In January 2023, Jennifer DeStefano, a mother in Scottsdale, Arizona, received a call from what sounded exactly like her 15-year-old daughter crying for help — followed by a man demanding $1 million ransom. The voice was a clone. She later testified about the experience before the U.S. Senate Judiciary Committee.

The Trusted Device

The specific number, email, or account your family treats as proof of identity.

Phone numbers can be spoofed in under a minute. Email accounts get compromised. WhatsApp numbers can be cloned. The device or channel is not the person — but most families treat a text from mom's number as if it came from mom. This is the assumption attackers exploit.

IN THE WILD ——

A child at soccer practice receives a text from "mom's number" asking them to go with an unfamiliar adult. The number was spoofed from public directory information.

The Urgent Moment

The specific window of the day when your family's defenses are lowest.

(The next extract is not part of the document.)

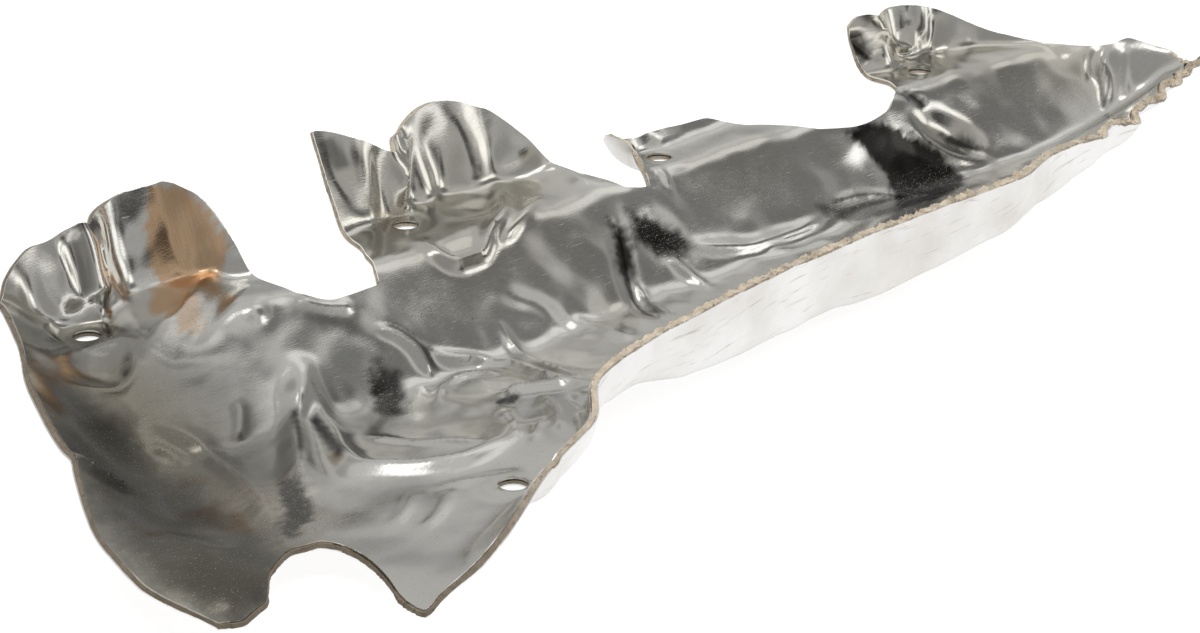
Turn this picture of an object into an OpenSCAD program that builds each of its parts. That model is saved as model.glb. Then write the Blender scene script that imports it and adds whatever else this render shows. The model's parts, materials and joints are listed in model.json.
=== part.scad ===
/* [Laminate] */
// Thickness of each metal skin
skin_t = 0.4; // [0.3:0.05:0.8]
// Thickness of the fibre core between the skins
core_t = 1.2; // [0.8:0.1:2]

/* [Bolt bosses] */
// Diameter of the bolt holes
hole_d = 7; // [5:0.1:8]
// Radius of the flat seat round each hole
seat_r = 6; // [5:0.5:8]
// Distance from the first boss to the second
boss_2 = 107; // [85:1:130]
// Distance from the first boss to the third
boss_3 = 197; // [170:1:235]
// Distance from the first boss to the fourth
boss_4 = 318; // [270:1:380]
// Height of the four back bosses above the trough
boss_h = 24; // [19:0.5:30]

/* [Tray] */
// Reach of the right end beyond the fourth boss
right_reach = 80; // [66:1:96]
// Reach of the front lobe from the line of the bosses
front_reach = 138; // [115:1:166]
// Height of the front rim above the trough
rim_h = 22; // [18:0.5:27]
// Tallest developed height of the ears behind the bosses
ear_h = 41; // [34:1:50]
// Half of the stretch of sheet that each bend takes
bend_half = 4; // [3:0.5:5]
// Height of the drawn beads
bead_h = 4; // [2:0.5:5]
// Half width of the drawn beads
bead_w = 4; // [4:0.5:8]

/* [Mesh] */
// Rows up the front wall
wall_rows = 3; // [3:1:4]
// Rows across the trough
trough_rows = 7; // [6:1:9]
// Rows over the boss shelf and up the ear
ear_rows = 7; // [6:1:9]

/* [Hidden] */

laminate_t = 2 * skin_t + core_t;
left_end = -18;
// A station well to the left of the shield, so that the sweep of the left end keeps its size.
far_left = -120;
// Nominal stations of the bosses and of the right end, which every table below is drawn to.
nominal_stops = [far_left, 0, 107, 197, 318, 398];
actual_stops = [far_left, 0, boss_2, boss_3, boss_4, boss_4 + right_reach];
// Step along the sheet over which its slope is read.
step = 1;
y_scale = front_reach / 138;
rim_scale = rim_h / 22;
ear_scale = ear_h / 41;

// Front rim: station, distance from the line of the bosses. The dip at 12 is the round notch between the two
// front lobes, with a steep right side.
rim_line = [[-18, -112], [-12, -115], [-3, -115], [4, -106], [12, -99], [16, -98], [17.5, -103],
    [19.7, -125], [21.7, -138], [25, -136], [35, -131], [53, -116], [66, -110], [78, -98], [96, -93],
    [136, -88], [190, -83], [254, -83], [290, -76], [326, -71], [358, -63], [398, -53]];
// Height of the front rim above the trough.
rim_height = [[-18, 5], [0, 8], [20, 6], [40, 11], [66, 17], [90, 21], [130, 22], [360, 22], [398, 23]];
// Height of the foot of the front wall, which lifts to both ends like a boat.
foot_height = [[-18, 12], [20, 7], [50, 6], [66, 8], [99, 9], [128, 4], [211, 3], [283, 9], [352, 14],
    [398, 21]];
// How far the foot stands behind the rim.
foot_inset = [[-18, 30], [0, 22], [36, 8], [60, 2], [300, 1], [370, 6], [398, 3]];
// Height and place of the lowest line of the trough.
trough_height = [[-18, 10], [20, 5], [60, 1], [90, 0], [330, 0], [382, 11], [398, 20]];
trough_line = [[-18, -50], [60, -40], [200, -38], [318, -34], [398, -44]];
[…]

Friday at 4:45pm. 1:47pm during a meeting. 11pm when a teenager is alone in their room. 7am when elderly parents are still sleepy. Attackers research timing. The urgency in the message is often real — in the sense that the attacker genuinely wants you to act before the moment passes. Your defense has to survive urgent moments, not just calm ones.

IN THE WILD ——

Business wire fraud is most commonly reported on Friday afternoons, when finance staff are trying to close out before the weekend and the CEO is unreachable.

The Private Content

What your family has posted, what's been scraped, and what's training the next deepfake.

Photos used for facial deepfakes. Voice from TikToks. Biographical detail from LinkedIn. Family relationships from Facebook. None of this is private anymore. An attacker's profile of your family can be built in an afternoon from public sources. The goal is not to post nothing — it's to know what's out there and build protocols that assume the attacker has this information.